What is required: Scan the listing that follows and report how many lines contain "part". Write the number alone.

------------------------------------------------

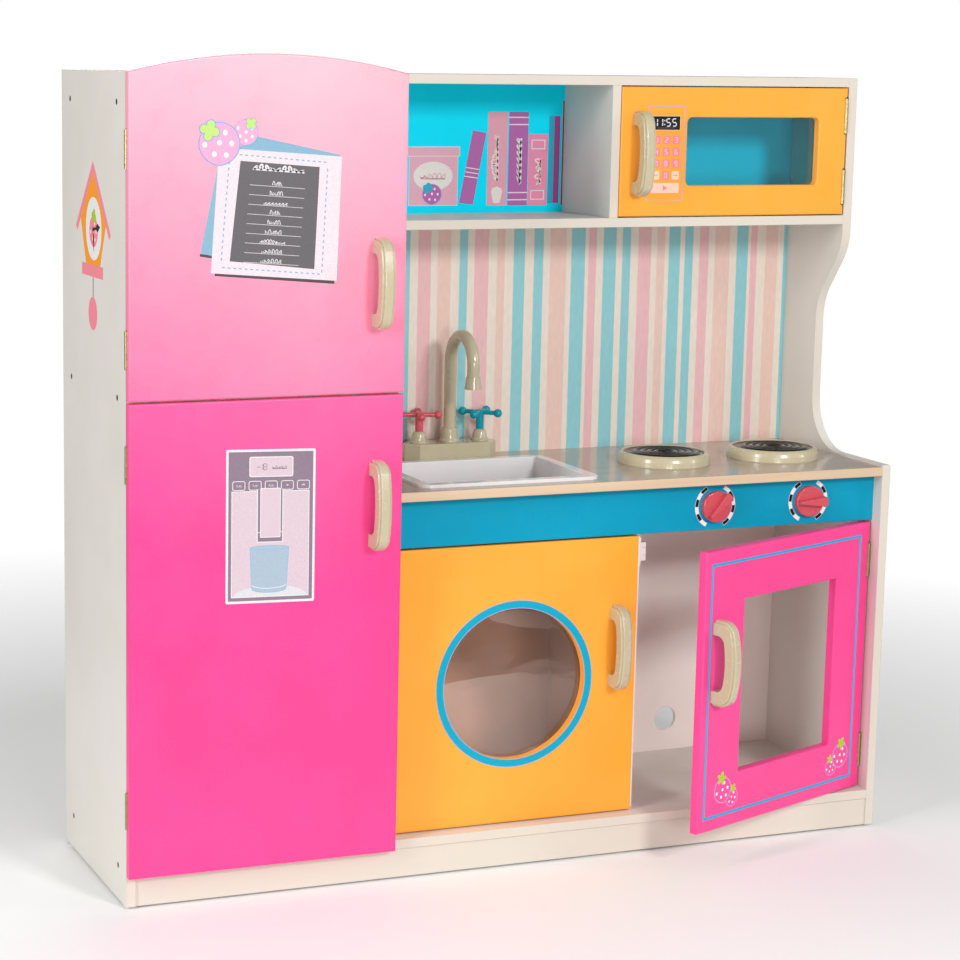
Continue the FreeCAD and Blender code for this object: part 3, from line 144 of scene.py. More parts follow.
class Look:
    """Builds one procedural material. Patterns lie in the object's own coordinates, in metres."""

    def __init__(self, name):
        self.material = bpy.data.materials.new(name)
        self.material.use_nodes = True
        self.tree = self.material.node_tree
        self.shader = self.tree.nodes["Principled BSDF"]
        self.place = self.add("TexCoord").outputs["Object"]

    def add(self, kind, links=(), **values):
        """A shader node: links are sockets with what they are linked or set to, values are its settings."""
        node = self.tree.nodes.new("ShaderNode" + kind)
        for name, value in values.items():
            setattr(node, name, value)
        for socket, value in links:
            if isinstance(value, bpy.types.NodeSocket):
                self.tree.links.new(value, node.inputs[socket])
            else:
                node.inputs[socket].default_value = value
        return node

    def math(self, operation, a, b=0.0):
        return self.add("Math", [(0, a), (1, b)], operation=operation).outputs[0]

    def noise(self, scale, detail, stretch=None, distortion=0.0):
        place = self.place
        if stretch:
            place = self.add("Mapping", [("Vector", place), ("Scale", stretch)]).outputs[0]
        links = [("Vector", place), ("Scale", scale), ("Detail", detail), ("Distortion", distortion)]
        return self.add("TexNoise", links).outputs["Fac"]

    def ranged(self, value, low, high, out_low=0.0, out_high=1.0):
        links = [("Value", value), ("From Min", low), ("From Max", high), ("To Min", out_low), ("To Max", out_high)]
        return self.add("MapRange", links).outputs[0]

    def mix(self, factor, a, b):
        """From colour a to colour b; a colour is a socket or 0 to 255 display values."""
        a, b = (linear(*c) if isinstance(c, tuple) else c for c in (a, b))
        return self.add("Mix", [(0, factor), (6, a), (7, b)], data_type="RGBA").outputs[2]

    def part(self, axis):
        """One coordinate of the place, in metres."""
        return self.add("SeparateXYZ", [(0, self.place)]).outputs["XYZ".index(axis)]

    def edges(self, radius_mm):
        """1 along sharp edges, 0 on flat faces, and the rounded normal."""
        rounded = self.add("Bevel", [("Radius", radius_mm * MM)], samples=6).outputs[0]
        flat = self.add("NewGeometry").outputs["Normal"]
        same = self.add("VectorMath", [(0, rounded), (1, flat)], operation="DOT_PRODUCT").outputs["Value"]
        return self.ranged(same, 0.995, 0.88), rounded

    def drive(self, socket, value):
        self.tree.links.new(value, self.shader.inputs[socket])

    def colour(self, value):
        self.drive("Base Color", value)

    def roughness(self, pattern, low, high):
        """Roughness that follows a noise pattern from low to high."""
        self.drive("Roughness", self.ranged(pattern, 0.3, 0.7, low, high))

    def bump(self, height, depth_mm, normal=None):
        links = [("Height", height), ("Distance", depth_mm * MM), ("Strength", 1.0)]
        if normal is not None:
            links.append(("Normal", normal))
        self.drive("Normal", self.add("Bump", links).outputs[0])

    def constants(self, **values):
        for name, value in values.items():
            self.shader.inputs[name.replace("_", " ")].default_value = value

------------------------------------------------

Full response: 2